Practicing with html and css

Recently I have started putting my html and css skills to the test, however, I do not understand how to properly link my html file to the css file. Or to be more specific, how does it work? Do I just make a new page(in notepad) and add the same link in it? Or do I have to do something more?

With the <link> element in the <head>.

The element takes three principle attributes: rel, type and href.

rel="stylesheet"    This attributes describes the relationship to the document.

type="text/css"     This attributes describes the MIME type of the resource.

href="styles.css"   This is the location of the resource (an URL).


<link rel="stylesheet" type="text/css" href="styles.css">

XML compliant HTML5 has two other variations that explicitly close the otherwise void element.

<link rel="stylesheet" type="text/css" href="styles.css"/>

<link rel="stylesheet" type="text/css" href="styles.css" />

We don’t need to follow this practice unless we are serving pages as application/xml. Our documents at this stage are text/html so can follow HTML 4 syntax rules.

You can use Notepad but when saving, be sure to set the encoding to UTF-8 else the page could have strange characters displayed. A more suitable text editor that is free and works great is Notpad++. Once installed you can set it as the default text editor when clicking .txt, .css and .html files as well as all the languages you may be writing (Edit with option).
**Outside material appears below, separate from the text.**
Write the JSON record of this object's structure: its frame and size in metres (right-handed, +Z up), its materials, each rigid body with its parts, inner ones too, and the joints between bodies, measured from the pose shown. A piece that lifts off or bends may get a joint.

Create a safe area in your documents folder and isolate each project in its own folder within that. Each folder can be arranged in roughly the same way.

  + project_name
    + css
      - styles.css
    + js
      - script.js
    + images
      - logo.png
    - index.html

But do I need to open a new notepad page, and will I need to add the same link in the CSS file? I assume I create a new notepad page and use <link rel="stylesheet" type="text/css" href="(my file/url">, right?
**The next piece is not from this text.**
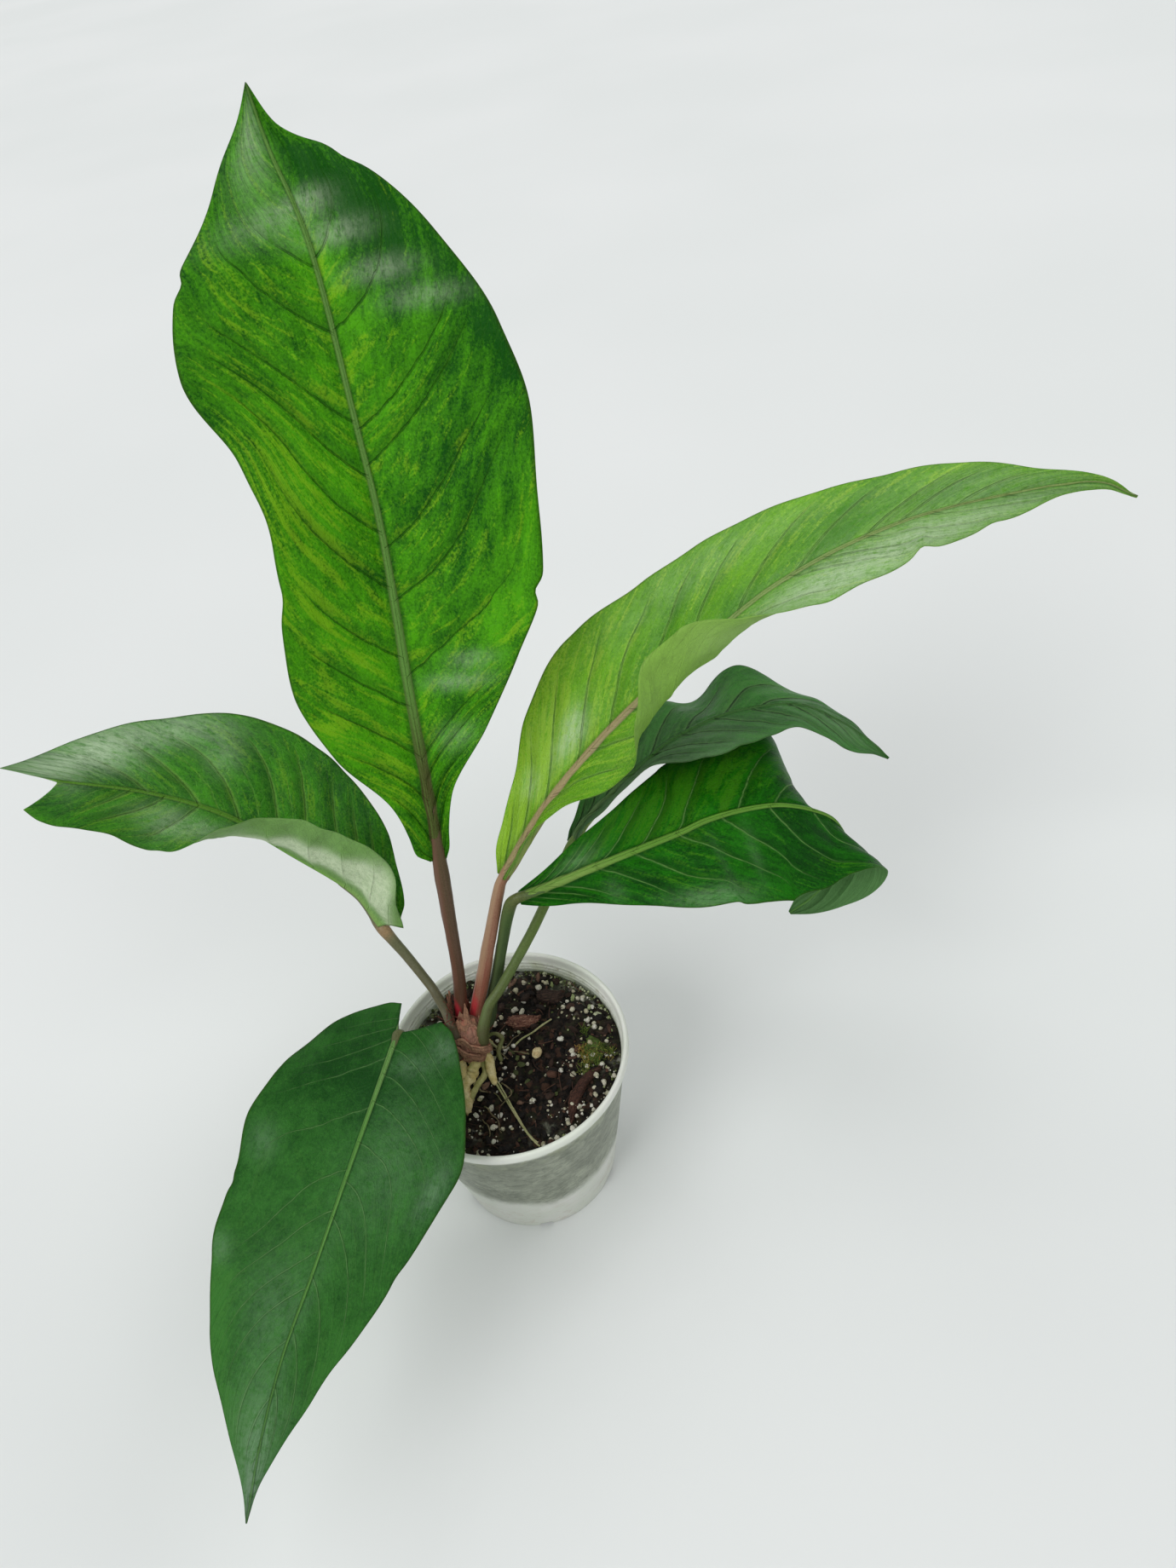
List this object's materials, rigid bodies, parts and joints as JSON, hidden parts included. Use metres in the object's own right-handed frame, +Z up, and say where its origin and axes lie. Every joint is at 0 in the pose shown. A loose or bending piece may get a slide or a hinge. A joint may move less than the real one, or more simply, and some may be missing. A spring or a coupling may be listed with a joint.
{
  "type": "potted anthurium plant",
  "caption": "Young anthurium with broad pointed blades on long stalks, held on stilt roots in peat and bark in a translucent nursery pot.",
  "frame": {"origin": "on the floor under the centre of the whole plant's outline, spread leaves included; the pot's own centre line stands at x = -47 mm, y = +18 mm", "axes": "+Z up along the pot's centre line; +X to the right and +Y away from the viewer as pictured, so the lime leaf reaches out to +X and the drooping leaf to -X and -Y"},
  "size_m": [0.4023, 0.2848, 0.4344],
  "materials": {
    "frosted_plastic": "frosted, translucent",
    "peat": "crumbly, matt",
    "crown": "ringed, papery",
    "papery_bract": "papery, matt",
    "leaf_green": "satin leaf",
    "leaf_lime": "glossy young leaf",
    "leaf_dark": "matt mature leaf",
    "stalk_brown": "satin",
    "stalk_pink": "satin",
    "stalk_green": "satin",
    "root_skin": "matt root bark",
    "bark": "rough bark",
    "perlite": "porous, matt",
    "moss": "fibrous, matt"
  },
  "bodies": {
    "root": {"pot": "frosted_plastic", "soil": "peat", "stem": "crown", "bract_front": "papery_bract", "bract_left": "papery_bract", "bract_back": "papery_bract", "leaf_upright": "leaf_green", "leaf_left": "leaf_green", "leaf_lime": "leaf_lime", "leaf_rear": "leaf_dark", "leaf_front": "leaf_dark", "leaf_drooping": "leaf_dark", "petiole_upright": "stalk_brown", "petiole_left": "stalk_brown", "petiole_drooping": "stalk_brown", "petiole_lime": "stalk_pink", "petiole_front": "stalk_green", "petiole_rear": "stalk_green", "root_left": "root_skin", "root_knobbly": "root_skin", "root_middle": "root_skin", "root_blunt": "root_skin", "root_rear_left": "root_skin", "root_rear_right": "root_skin", "root_to_rim": "root_skin", "root_surface": "root_skin", "bark_red": "bark", "bark_curved": "bark", "bark_dark": "bark", "pebble": "perlite", "moss_tuft": "moss", "perlite_1": "perlite", "perlite_2": "perlite", "perlite_3": "perlite", "perlite_4": "perlite", "perlite_5": "perlite", "perlite_6": "perlite", "perlite_7": "perlite", "perlite_8": "perlite"}
  },
  "joints": []
}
Create each file in its own page and save in the folder that describes their mimetype.

The path to the style sheet will be,

<link rel="stylesheet" type="text/css" href="css/styles.css">

The index.html file is called the root document, and is always in the top level of the folder.

The style sheet contains no other information than style rules and perhaps some comments. Never write HTML in a CSS file (or any other language).

When loading multiple style sheets, the order in which they load has an important bearing on the cascade. Style sheets that override default styles load later. When loading a CSS file from a resource like jQuery or Bootstrap, load the jQuery first, followed by Bootstrap followed by your style sheets. Always load styles before script.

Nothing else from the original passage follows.